• _Instructions to follow_
Copy nothing but the lines below running from the line containing "# Right claw nut, which" through the line containing "obj.matrix_world = world", both end lines included.

• _Given information_
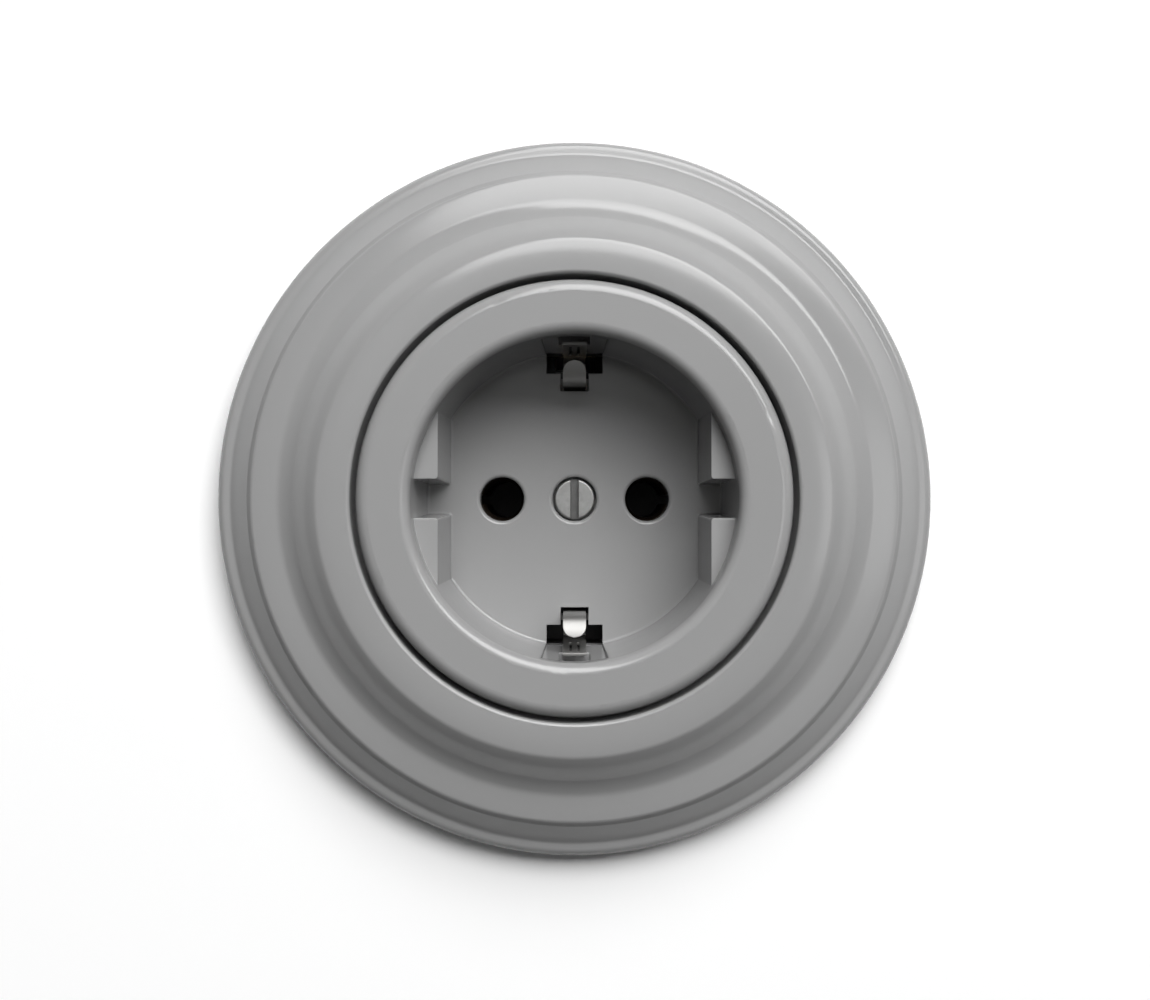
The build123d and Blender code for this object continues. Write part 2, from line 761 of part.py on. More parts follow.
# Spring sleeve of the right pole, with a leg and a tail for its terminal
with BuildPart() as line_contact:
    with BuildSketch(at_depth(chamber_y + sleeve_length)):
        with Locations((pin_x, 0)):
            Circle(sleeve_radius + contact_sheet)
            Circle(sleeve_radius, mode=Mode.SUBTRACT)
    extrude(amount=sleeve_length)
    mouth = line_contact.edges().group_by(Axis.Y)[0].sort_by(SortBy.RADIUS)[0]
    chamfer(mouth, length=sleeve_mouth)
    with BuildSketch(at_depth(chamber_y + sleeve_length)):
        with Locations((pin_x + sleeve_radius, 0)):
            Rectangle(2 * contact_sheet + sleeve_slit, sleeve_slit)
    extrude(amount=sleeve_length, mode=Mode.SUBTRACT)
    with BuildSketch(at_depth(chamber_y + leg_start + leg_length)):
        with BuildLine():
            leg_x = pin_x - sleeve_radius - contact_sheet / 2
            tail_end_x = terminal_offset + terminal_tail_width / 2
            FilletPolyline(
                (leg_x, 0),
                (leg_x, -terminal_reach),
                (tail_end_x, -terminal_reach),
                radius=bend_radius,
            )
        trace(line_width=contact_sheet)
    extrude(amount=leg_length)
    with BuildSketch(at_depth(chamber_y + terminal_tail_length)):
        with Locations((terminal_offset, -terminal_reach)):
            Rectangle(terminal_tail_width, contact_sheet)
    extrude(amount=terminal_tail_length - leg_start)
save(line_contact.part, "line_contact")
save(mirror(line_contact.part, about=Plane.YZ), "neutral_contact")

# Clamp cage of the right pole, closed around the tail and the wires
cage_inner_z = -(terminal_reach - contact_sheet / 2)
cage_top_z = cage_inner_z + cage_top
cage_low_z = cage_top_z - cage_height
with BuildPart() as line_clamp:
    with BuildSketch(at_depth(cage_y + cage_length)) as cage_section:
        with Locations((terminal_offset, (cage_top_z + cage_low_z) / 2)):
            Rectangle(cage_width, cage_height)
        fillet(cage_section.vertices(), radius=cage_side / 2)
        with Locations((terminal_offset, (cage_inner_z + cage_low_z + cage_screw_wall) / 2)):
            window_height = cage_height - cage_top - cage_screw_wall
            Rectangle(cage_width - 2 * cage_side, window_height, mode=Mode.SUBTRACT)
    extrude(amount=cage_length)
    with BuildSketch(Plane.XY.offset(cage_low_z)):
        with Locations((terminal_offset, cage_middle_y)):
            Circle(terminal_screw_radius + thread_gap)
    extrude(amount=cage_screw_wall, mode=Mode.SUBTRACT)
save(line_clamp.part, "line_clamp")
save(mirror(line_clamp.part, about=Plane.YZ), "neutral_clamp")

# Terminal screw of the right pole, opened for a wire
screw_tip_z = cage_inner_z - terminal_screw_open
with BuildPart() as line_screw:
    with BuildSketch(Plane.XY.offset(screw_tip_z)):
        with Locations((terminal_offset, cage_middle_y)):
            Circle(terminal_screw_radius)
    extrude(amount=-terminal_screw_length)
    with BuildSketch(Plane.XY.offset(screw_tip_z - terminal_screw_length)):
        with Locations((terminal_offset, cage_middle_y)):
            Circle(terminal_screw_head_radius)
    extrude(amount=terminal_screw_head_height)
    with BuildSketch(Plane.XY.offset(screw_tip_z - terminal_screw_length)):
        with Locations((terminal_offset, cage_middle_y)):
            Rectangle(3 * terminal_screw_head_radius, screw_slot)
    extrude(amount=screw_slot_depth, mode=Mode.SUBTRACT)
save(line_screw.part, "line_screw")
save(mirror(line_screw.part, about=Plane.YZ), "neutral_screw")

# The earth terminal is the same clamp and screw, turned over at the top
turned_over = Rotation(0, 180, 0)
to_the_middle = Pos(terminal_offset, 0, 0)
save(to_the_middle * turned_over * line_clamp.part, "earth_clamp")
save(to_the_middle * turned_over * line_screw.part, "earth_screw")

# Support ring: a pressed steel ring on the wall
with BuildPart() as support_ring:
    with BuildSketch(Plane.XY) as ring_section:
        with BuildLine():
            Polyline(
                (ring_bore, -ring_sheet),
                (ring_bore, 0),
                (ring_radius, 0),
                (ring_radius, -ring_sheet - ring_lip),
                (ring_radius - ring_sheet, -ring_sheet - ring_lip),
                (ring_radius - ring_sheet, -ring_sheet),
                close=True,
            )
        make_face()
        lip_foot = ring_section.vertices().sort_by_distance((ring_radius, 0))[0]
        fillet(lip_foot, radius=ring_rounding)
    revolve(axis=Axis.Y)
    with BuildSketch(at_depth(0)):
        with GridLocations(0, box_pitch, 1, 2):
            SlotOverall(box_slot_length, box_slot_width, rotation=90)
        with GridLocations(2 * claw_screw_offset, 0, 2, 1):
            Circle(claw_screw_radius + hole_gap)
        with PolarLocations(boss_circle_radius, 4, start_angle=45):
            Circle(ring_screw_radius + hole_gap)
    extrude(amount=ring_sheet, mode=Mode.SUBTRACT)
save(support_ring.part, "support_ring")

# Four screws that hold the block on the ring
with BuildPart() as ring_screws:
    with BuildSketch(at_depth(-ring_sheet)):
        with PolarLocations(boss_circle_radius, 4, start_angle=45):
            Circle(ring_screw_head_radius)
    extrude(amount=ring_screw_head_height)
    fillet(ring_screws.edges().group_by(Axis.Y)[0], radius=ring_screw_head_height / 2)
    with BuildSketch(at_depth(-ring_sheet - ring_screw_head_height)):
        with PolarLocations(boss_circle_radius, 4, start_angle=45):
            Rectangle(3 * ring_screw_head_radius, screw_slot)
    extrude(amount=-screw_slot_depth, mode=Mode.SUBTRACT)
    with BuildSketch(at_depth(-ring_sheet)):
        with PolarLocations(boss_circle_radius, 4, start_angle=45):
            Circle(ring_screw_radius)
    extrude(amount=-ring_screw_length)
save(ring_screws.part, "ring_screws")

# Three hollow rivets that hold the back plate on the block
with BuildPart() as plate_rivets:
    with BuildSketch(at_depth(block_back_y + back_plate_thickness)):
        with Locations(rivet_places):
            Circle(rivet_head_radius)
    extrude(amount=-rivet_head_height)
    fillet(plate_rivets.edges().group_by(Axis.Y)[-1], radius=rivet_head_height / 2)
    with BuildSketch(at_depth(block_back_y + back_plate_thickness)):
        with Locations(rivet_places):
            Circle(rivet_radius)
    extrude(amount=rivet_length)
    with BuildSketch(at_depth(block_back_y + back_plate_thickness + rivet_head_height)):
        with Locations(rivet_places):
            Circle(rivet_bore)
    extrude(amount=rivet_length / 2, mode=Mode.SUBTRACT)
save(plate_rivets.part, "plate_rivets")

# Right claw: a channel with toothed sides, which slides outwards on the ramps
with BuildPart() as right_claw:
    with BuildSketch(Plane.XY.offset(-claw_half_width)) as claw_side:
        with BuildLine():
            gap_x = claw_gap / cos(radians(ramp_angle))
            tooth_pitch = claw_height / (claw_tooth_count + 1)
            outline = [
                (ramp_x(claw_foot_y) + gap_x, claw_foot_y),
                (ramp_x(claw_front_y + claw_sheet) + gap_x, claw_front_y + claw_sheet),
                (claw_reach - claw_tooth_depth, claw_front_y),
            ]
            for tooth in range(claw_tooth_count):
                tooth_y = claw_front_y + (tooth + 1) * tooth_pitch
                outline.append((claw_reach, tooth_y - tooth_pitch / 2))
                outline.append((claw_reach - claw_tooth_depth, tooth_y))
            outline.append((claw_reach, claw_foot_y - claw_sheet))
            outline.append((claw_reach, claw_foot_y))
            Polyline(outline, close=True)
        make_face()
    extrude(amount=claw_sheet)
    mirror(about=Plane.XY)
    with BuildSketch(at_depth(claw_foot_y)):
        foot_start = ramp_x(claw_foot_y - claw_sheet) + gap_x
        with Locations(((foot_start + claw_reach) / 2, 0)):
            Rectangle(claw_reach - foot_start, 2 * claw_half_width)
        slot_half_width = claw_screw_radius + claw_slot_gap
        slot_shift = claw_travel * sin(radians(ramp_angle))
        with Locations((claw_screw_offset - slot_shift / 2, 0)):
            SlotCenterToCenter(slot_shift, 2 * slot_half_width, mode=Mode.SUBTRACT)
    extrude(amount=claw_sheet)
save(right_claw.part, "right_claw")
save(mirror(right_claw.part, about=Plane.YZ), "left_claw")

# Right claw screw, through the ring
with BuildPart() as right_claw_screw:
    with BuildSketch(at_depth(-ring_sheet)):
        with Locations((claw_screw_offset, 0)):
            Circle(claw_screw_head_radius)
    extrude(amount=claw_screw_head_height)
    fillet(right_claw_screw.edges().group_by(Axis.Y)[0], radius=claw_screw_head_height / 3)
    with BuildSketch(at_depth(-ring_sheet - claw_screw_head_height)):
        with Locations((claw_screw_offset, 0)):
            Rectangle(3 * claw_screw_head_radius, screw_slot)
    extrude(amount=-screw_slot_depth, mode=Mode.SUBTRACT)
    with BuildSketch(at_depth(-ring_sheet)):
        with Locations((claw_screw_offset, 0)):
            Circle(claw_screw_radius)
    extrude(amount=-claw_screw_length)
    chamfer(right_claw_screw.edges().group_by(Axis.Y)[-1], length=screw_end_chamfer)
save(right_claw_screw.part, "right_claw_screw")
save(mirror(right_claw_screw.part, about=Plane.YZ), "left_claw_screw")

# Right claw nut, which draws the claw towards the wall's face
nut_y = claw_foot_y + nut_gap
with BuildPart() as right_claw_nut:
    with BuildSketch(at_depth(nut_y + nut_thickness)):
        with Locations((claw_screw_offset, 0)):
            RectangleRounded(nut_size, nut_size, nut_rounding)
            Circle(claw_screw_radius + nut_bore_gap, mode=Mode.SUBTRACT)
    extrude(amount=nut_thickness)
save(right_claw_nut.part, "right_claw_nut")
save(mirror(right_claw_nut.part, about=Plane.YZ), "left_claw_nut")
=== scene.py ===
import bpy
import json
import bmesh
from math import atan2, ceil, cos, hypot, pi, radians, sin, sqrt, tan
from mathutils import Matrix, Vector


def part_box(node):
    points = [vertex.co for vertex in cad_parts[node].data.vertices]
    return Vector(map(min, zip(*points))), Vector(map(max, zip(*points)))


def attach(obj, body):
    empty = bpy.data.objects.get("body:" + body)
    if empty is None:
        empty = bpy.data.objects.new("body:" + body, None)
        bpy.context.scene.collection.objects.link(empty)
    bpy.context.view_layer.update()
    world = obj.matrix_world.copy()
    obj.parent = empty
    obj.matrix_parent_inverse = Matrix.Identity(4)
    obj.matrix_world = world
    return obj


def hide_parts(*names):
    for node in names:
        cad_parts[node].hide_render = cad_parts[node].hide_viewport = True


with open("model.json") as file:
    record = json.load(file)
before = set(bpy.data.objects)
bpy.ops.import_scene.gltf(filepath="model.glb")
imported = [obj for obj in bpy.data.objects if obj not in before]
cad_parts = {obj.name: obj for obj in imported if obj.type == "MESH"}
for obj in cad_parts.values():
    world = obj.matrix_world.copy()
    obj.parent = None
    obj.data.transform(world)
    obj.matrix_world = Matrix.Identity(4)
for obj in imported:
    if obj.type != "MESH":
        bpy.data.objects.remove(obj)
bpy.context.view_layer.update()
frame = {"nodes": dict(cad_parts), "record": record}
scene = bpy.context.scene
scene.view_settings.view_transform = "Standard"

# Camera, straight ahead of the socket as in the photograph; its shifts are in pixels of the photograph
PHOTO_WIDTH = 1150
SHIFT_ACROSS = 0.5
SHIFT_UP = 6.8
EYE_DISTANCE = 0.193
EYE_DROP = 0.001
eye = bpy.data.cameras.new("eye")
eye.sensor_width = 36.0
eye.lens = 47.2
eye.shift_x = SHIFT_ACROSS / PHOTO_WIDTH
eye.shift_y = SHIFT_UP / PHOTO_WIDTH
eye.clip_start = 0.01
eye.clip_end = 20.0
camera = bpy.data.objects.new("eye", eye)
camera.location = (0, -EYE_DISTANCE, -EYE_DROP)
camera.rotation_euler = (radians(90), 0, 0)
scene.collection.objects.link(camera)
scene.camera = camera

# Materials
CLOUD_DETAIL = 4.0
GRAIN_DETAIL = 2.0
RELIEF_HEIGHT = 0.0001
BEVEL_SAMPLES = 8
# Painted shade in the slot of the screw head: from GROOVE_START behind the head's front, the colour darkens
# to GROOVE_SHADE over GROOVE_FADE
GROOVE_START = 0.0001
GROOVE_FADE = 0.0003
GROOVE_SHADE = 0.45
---
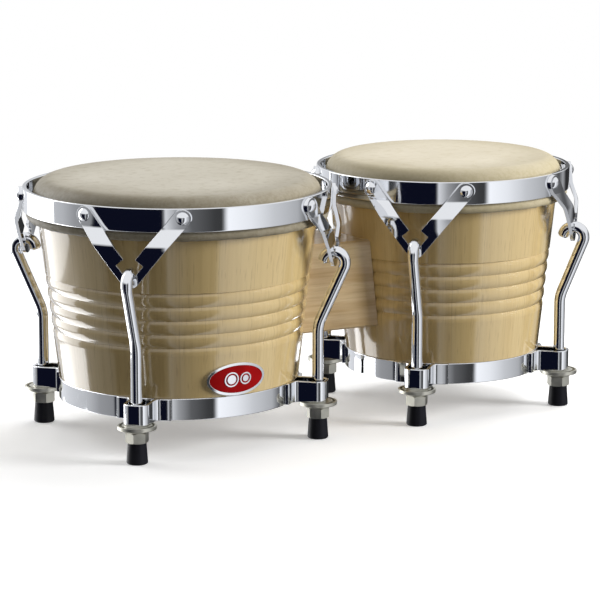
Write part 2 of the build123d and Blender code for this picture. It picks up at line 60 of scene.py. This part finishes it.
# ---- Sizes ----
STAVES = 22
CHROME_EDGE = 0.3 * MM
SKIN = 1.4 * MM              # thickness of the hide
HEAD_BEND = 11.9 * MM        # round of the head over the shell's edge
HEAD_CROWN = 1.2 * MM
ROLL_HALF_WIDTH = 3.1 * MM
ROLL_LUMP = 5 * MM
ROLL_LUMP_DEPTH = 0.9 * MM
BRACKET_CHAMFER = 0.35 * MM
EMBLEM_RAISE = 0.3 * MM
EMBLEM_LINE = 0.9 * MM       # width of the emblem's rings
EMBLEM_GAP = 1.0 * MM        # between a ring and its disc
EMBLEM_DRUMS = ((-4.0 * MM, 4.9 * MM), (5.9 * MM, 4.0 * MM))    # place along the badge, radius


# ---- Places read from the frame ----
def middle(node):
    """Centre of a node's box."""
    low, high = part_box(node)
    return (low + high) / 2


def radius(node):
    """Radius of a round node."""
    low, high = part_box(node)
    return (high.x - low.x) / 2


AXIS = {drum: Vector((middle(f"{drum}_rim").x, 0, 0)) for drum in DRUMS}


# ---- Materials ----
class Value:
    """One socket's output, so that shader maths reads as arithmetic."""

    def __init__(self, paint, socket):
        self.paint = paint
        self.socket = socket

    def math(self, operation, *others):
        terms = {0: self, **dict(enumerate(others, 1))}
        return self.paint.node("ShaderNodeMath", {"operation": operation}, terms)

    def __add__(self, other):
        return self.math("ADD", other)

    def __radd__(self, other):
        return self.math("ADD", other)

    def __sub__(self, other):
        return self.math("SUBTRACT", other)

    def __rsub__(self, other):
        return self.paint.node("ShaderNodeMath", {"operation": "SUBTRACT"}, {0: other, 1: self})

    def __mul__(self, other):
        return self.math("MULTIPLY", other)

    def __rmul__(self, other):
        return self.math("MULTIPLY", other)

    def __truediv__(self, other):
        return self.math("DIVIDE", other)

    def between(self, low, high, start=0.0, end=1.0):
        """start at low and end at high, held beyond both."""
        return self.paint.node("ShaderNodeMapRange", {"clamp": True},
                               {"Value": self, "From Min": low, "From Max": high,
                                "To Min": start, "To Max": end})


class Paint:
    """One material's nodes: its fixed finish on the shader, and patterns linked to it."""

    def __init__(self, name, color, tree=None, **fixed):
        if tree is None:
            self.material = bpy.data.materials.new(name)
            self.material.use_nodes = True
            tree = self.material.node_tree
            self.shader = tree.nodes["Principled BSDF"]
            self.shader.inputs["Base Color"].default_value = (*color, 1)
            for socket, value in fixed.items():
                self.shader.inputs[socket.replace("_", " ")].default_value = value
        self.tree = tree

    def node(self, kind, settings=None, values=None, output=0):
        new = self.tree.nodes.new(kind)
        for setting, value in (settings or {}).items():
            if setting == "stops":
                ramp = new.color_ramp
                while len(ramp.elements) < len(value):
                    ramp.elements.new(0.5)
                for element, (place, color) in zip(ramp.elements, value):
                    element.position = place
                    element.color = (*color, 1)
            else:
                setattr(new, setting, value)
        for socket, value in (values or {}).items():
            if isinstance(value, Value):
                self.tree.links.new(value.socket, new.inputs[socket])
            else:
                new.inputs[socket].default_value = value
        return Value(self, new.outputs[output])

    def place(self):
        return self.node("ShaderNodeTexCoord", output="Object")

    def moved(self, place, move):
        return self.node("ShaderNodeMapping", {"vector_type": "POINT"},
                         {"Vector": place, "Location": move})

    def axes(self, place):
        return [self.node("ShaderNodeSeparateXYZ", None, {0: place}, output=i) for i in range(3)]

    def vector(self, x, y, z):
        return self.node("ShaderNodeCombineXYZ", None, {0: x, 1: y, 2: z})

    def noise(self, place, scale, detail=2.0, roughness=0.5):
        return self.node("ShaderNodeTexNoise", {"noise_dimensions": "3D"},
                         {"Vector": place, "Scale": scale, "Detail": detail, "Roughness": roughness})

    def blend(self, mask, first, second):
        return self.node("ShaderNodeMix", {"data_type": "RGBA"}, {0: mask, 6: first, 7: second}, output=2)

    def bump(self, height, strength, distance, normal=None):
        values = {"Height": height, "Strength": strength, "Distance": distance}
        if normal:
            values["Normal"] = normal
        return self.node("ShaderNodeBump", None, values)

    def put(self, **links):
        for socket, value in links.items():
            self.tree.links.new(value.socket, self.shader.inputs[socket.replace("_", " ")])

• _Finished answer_
# Right claw nut, which draws the claw towards the wall's face
nut_y = claw_foot_y + nut_gap
with BuildPart() as right_claw_nut:
    with BuildSketch(at_depth(nut_y + nut_thickness)):
        with Locations((claw_screw_offset, 0)):
            RectangleRounded(nut_size, nut_size, nut_rounding)
            Circle(claw_screw_radius + nut_bore_gap, mode=Mode.SUBTRACT)
    extrude(amount=nut_thickness)
save(right_claw_nut.part, "right_claw_nut")
save(mirror(right_claw_nut.part, about=Plane.YZ), "left_claw_nut")
=== scene.py ===
import bpy
import json
import bmesh
from math import atan2, ceil, cos, hypot, pi, radians, sin, sqrt, tan
from mathutils import Matrix, Vector


def part_box(node):
    points = [vertex.co for vertex in cad_parts[node].data.vertices]
    return Vector(map(min, zip(*points))), Vector(map(max, zip(*points)))


def attach(obj, body):
    empty = bpy.data.objects.get("body:" + body)
    if empty is None:
        empty = bpy.data.objects.new("body:" + body, None)
        bpy.context.scene.collection.objects.link(empty)
    bpy.context.view_layer.update()
    world = obj.matrix_world.copy()
    obj.parent = empty
    obj.matrix_parent_inverse = Matrix.Identity(4)
    obj.matrix_world = world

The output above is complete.